Question

If AB is a double ordinate of the hyperbola ${\displaystyle \frac{{\text{x}}^2}{{\text{a}}^2}}-{\displaystyle \frac{{\text{y}}^2}{{\text{b}}^2}}=1$ such that ∆AOB (O is the origin) is an equilateral triangle, then the eccentricity e of the hyperbola satisfies:
$$\begin{gathered} \text{A}\text{. e > }\sqrt{3} \\ \text{B}\text{. 1 < e < }{\displaystyle \frac{2}{\sqrt{3}}} \\ \text{C}\text{. e = }{\displaystyle \frac{2}{\sqrt{3}}} \\ \text{D}\text{. e > }{\displaystyle \frac{2}{\sqrt{3}}} \end{gathered}$$

Answer 1

Hint: According to the given data in the question, we draw an appropriate figure that helps us find the coordinates of points A and B. Also given AOB is an equilateral triangle, i.e. all angles in the triangle are equal to 60°.
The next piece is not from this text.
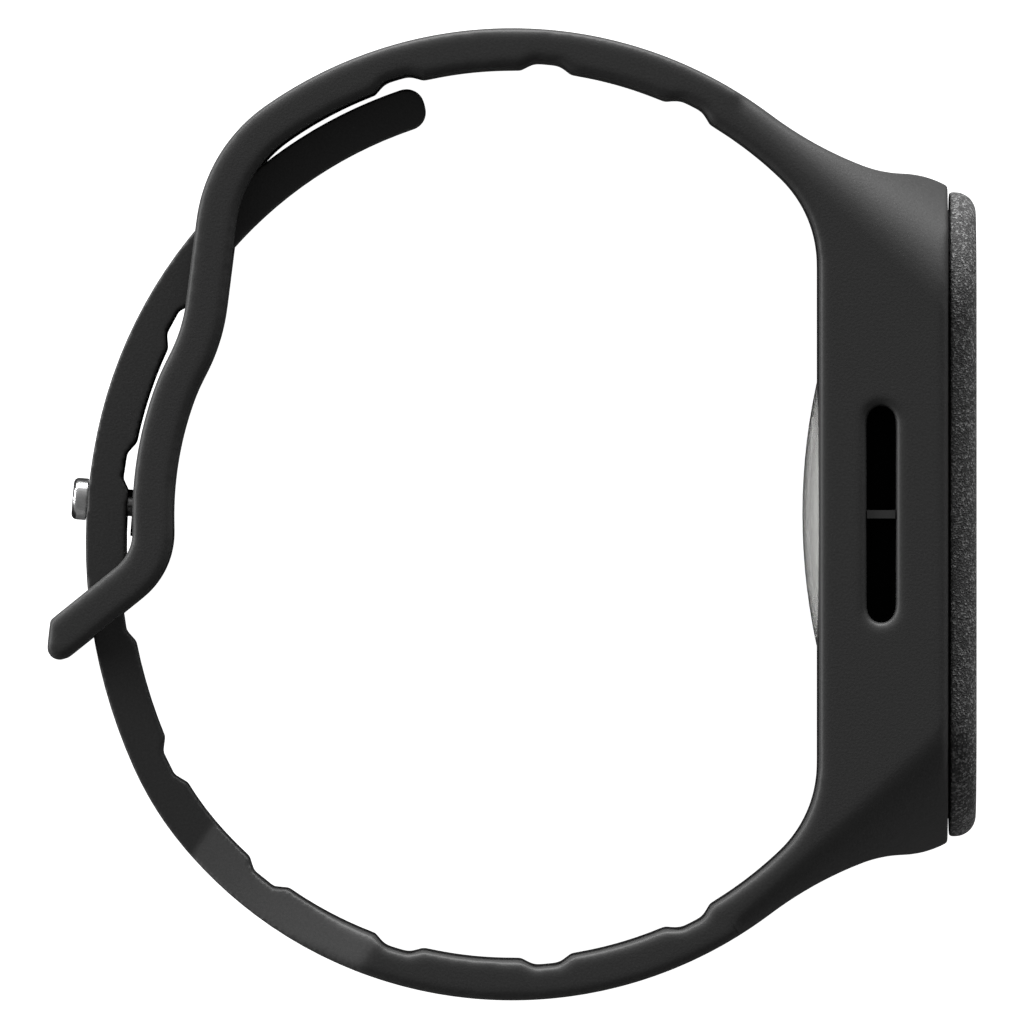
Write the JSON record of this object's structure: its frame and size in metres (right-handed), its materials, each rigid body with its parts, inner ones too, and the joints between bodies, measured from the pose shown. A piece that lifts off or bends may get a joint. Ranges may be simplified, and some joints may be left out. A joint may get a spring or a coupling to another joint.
{
  "type": "fitness tracker band",
  "caption": "Closed black silicone wrist band with a screenless tracker pod in a moulded cradle, a tuck-through tail and a metal stud closure.",
  "frame": {"origin": "middle of the case's resting side face, on the plane that the band lies on", "axes": "+X out through the case's front, +Y along the case towards the upper strap, +Z across the band, from the resting side up"},
  "size_m": [0.0619, 0.0648, 0.024],
  "materials": {
    "silicone": "matt soft-touch black silicone, fine grain",
    "polished_steel": "turned and polished steel",
    "hard_black": "fine-textured black plastic",
    "mesh_black": "fine black woven mesh",
    "front_textile": "fine heathered charcoal knit",
    "seal_rubber": "dull black seal",
    "gloss_black": "smooth black plastic",
    "gold_contact": "gold-plated contact",
    "smoke_lens": "clear smoke-tinted polycarbonate",
    "barrier_black": "dull black light baffle",
    "led_green": "clear resin over a green emitter",
    "led_clear": "clear resin over an infrared emitter",
    "diode_dark": "dark sensor die under clear resin",
    "board_green": "green solder mask",
    "connector_cream": "cream connector plastic",
    "screw_steel": "machined steel",
    "chip_black": "moulded chip package",
    "can_steel": "drawn steel can",
    "battery_foil": "laminated aluminium pouch",
    "foam_grey": "soft grey foam",
    "antenna_copper": "copper film on amber carrier",
    "weight_grey": "sintered heavy metal"
  },
  "bodies": {
    "band": {"cradle_shell": "silicone", "upper_strap": "silicone", "lower_strap": "silicone", "closure_stud": "polished_steel", "stud_base_plate": "hard_black", "port_insert": "hard_black", "port_mesh": "mesh_black"},
    "keeper": {"keeper_loop": "silicone"},
    "tail": {"strap_tail": "silicone"},
    "pod": {"pod_chassis": "hard_black", "front_carrier": "hard_black", "front_fabric": "front_textile", "cover_gasket": "seal_rubber", "back_cover": "gloss_black", "back_seal": "seal_rubber", "charging_contacts": "gold_contact", "sensor_dome": "smoke_lens", "optical_barrier": "barrier_black", "green_leds": "led_green", "infrared_leds": "led_clear", "photodiodes": "diode_dark", "sensor_board": "board_green", "board_connector": "connector_cream", "main_board": "board_green", "board_screws": "screw_steel", "processor": "chip_black", "radio_module": "can_steel", "motion_sensor": "chip_black", "microphone": "can_steel", "battery_cell": "battery_foil", "battery_foam": "foam_grey", "antenna": "antenna_copper", "motor_can": "can_steel", "motor_base": "board_green", "motor_shaft": "screw_steel"},
    "rotor": {"motor_weight": "weight_grey"}
  },
  "joints": [
    {"name": "pod_pull", "type": "slide", "parent": "band", "child": "pod", "axis": [1, 0, 0], "range_m": [0, 0.014]},
    {"name": "keeper_flex", "type": "hinge", "parent": "band", "child": "keeper", "pos_m": [-0.05001, -0.00112, 0.012], "axis": [0, 0, -1], "range_deg": [0, 20], "stiffness_Nm_per_rad": 0.05},
    {"name": "tail_flex", "type": "hinge", "parent": "band", "child": "tail", "pos_m": [-0.04348, 0.01765, 0.012], "axis": [0, 0, -1], "range_deg": [0, 30], "stiffness_Nm_per_rad": 0.03},
    {"name": "rotor_spin", "type": "hinge", "parent": "pod", "child": "rotor", "pos_m": [0.001, 0.014, 0.012], "axis": [1, 0, 0], "continuous": true}
  ]
}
Complete step-by-step answer:

Given O (0, 0) is the origin and AB is the double ordinate of the hyperbola i.e. polar coordinates of
A = (a secθ, b tanθ), B = (a secθ, -b tanθ).
Since ∆AOB is equilateral, OA = AB
We use the formula for distance between two points (d${}^2$ =${\left({\text{x}}_2-{\text{x}}_1\right)}^2+{\left({\text{y}}_2-{\text{y}}_1\right)}^2$), to form a relation OA = AB, which give us
$\sqrt{{\left(\text{asec}\theta \text{ - 0}\right)}^2+{\left(\text{-b}\tan \theta -0\right)}^2}=\sqrt{{\left(\text{asec}\theta \text{ - asec}\theta \right)}^2+{\left(\text{btan}\theta \text{ - }\left(-\text{btan}\theta \right)\right)}^2}$
$\Rightarrow {\text{a}}^2\text{se}{\text{c}}^2\theta +{\text{b}}^2\text{ta}{\text{n}}^2\theta =4{\text{b}}^2{\tan }^2\theta$
$\Rightarrow {\text{a}}^2\text{se}{\text{c}}^2\theta =3{\text{b}}^2{\tan }^2\theta$ -- (1)
We know according to trigonometric identities, $\text{se}{\text{c}}^2\theta -\text{ta}{\text{n}}^2\theta =\text{ 1}$
Hence$\text{se}{\text{c}}^2\theta =1+\text{ta}{\text{n}}^2\theta$, substitute this in equation (1), we get
${\text{a}}^2+{\text{a}}^2\text{ta}{\text{n}}^2\theta =3{\text{b}}^2\text{ta}{\text{n}}^2\theta$
$\Rightarrow {\displaystyle \frac{{\text{b}}^2}{{\text{a}}^2}}={\displaystyle \frac{1+\text{ta}{\text{n}}^2\theta }{3\text{ta}{\text{n}}^2\theta }}$
Now we know for eccentricity ${\text{e}}^2=1+{\displaystyle \frac{{\text{b}}^2}{{\text{a}}^2}}$=$1+{\displaystyle \frac{1+\text{ta}{\text{n}}^2\theta }{3\text{ta}{\text{n}}^2\theta }}$=${\displaystyle \frac{1+4\text{ta}{\text{n}}^2\theta }{3\text{ta}{\text{n}}^2\theta }}$
= ${\displaystyle \frac{4}{3}}$ +${\displaystyle \frac{1}{3\text{si}{\text{n}}^2\theta }}$.
Using$\text{si}{\text{n}}^2\theta \text{ < 1}$, we get ${\text{e}}^2\text{ > }{\displaystyle \frac{4}{3}}$
Hence e >${\displaystyle \frac{2}{\sqrt{3}}}$. Option D is the correct answer.

Note: In order to solve these types of questions the key concept is to carefully draw a precise figure according to the given data. Then we use the figure to derive necessary relations which help us compute the solution. Basic knowledge of geometrical formulae of hyperbola, its eccentricity and trigonometric functions is very important in solving these problems.